Надо отметить, что свобода в пионерлагере «Чайка» была полная. Я мог с завтрака до обеда и с полдника до ужина находиться где мне только заблагорассудится. Мы ходили в аэро порт Внуково за вином и сигаретами, купались в окрестных прудах без всякого присмотра, собирали в лесу орехи, ловили рыбу и тут же готовили её на костре. Это было самое настоящее счастливое детство и отрочество, которое только можно найти в родном Подмосковье.

Я взрослел вместе с Олегом Зубаковым. Каждое лето я попадал неизменно в его отряд вместе с другими ребятами-одногодками. Наша дружба крепла с годами.

Смелость

Одной августовской ночью Олег разбудил своих «любимчиков»  нас было пять или шесть мальчишек. Вожатый предложил нам отправиться в совхозный яблоневый сад недалеко от Рассказовки. Мы взяли заплечные мешки, которые сшили наши матери, и пошли. Настоящих рюкзаков тогда было не достать, как и всего остального. На всю жизнь я запомнил эти ночные походы за яблоками, которые быстро стали регулярными. Тёмный дремучий лес и страшные рассказы, которыми мы развлекали друг друга по дороге. Непременно страшные: про вурдалаков, упырей, оборотней и прочие страсти.

Яблоки ели только всем отрядом. Олег делил всё по-честному. Мы не голодали, но была в этих набегах на яблоневый сад такая романтика, что яблоки казались на редкость вкусными.

«Наш» совхозный яблоневый сад был огромных размеров, но, видимо, урон, который мы ему наносили, в итоге стал заметным и ощутимым. Одной прекрасной тёмной ночью наш небольшой диверсионный отряд встретился с местными пионерами, которых, видимо, призвали охранять совхозный яблоневый сад. Была жестокая драка, но лес густой да ночка тёмная позволили нашей спецгруппе по захвату яблок без потерь вернуться на базу.
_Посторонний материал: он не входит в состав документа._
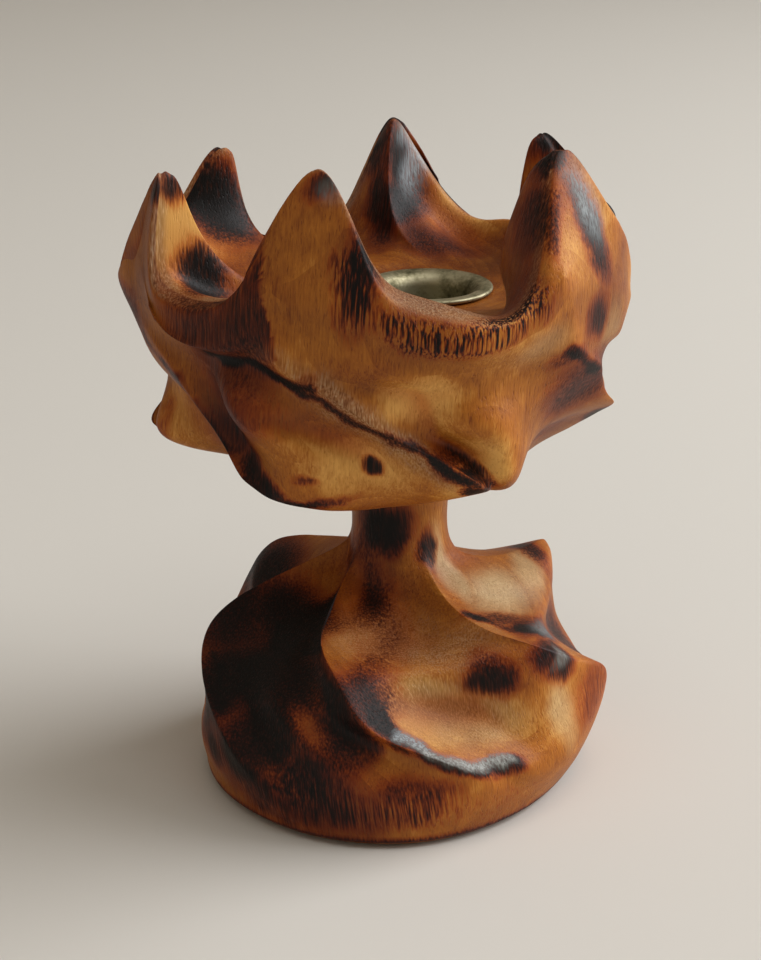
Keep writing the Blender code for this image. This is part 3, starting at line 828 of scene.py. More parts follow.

# %% The crown's tones
# Broad patches of lighter wood, above 0.5, and of darker wood, below it. They are partly
# painted light and shade: the lit nose at the front is raised, and faces on the left, away
# from the lamp, are lowered.
CROWN_TONES = [
    (-24, 53, 160, 7, 9, 0, .62), (-22, 57, 142, 9, 10, 0, .62), (-24, 58, 130, 9, 6, 0, .68),
    (12, 58, 130, 10, 5, 0, .6),
    (24, 57, 142, 9, 6, 0, .78), (38, 55, 160, 6, 12, 0, .74), (62, 54, 158, 6, 12, 0, .72),
    (66, 57, 138, 9, 9, 0, .5), (22, 55, 110, 9, 9, -30, .7), (-13, 55, 101, 16, 7, -10, .9),
    (4, 54, 119, 9, 7, 0, 1.1), (20, 54, 99, 6, 5, 0, .95),
    (-44, 57, 130, 10, 9, 0, .36), (-52, 56, 108, 9, 7, 0, .34), (-70, 63, 148, 8, 14, 0, .45),
    (-64, 61, 118, 9, 8, 0, .52), (-36, 54, 102, 8, 5, 0, .6), (58, 54, 112, 14, 8, 0, .45),
    (88, 56, 140, 12, 12, 0, .74), (140, 55, 138, 14, 12, 0, .68), (150, 54, 118, 14, 9, 0, .6),
    (196, 56, 138, 14, 12, 0, .62), (205, 55, 116, 14, 9, 0, .55), (250, 62, 136, 12, 12, 0, .52),
    (-80, 57, 102, 8, 8, 0, .85),
    (90, 53, 112, 12, 9, 0, .62), (255, 60, 116, 12, 9, 0, .5),
]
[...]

Однако возникли нежелательные последствия.

Утром следующего дня, когда весь лагерь собрался на традиционную пионерскую линейку, на трибуну вышли начальник нашего лагеря и начальник того самого совхозного яблоневого сада. Совхозник гневно тряс мешком, на котором моя мама предусмотрительно вышила красными нитками нашу фамилию. Меня вызвали из строя, заклеймили позором и всенародно исключили из лагеря. Несмотря на мои заверения, что я спал всю ночь в нашей палате и не мог знать, кто взял мой мешок. Может, у меня украли мешок, а потом кому-то продали. Короче, я уже тогда считал, что не пойман  не вор.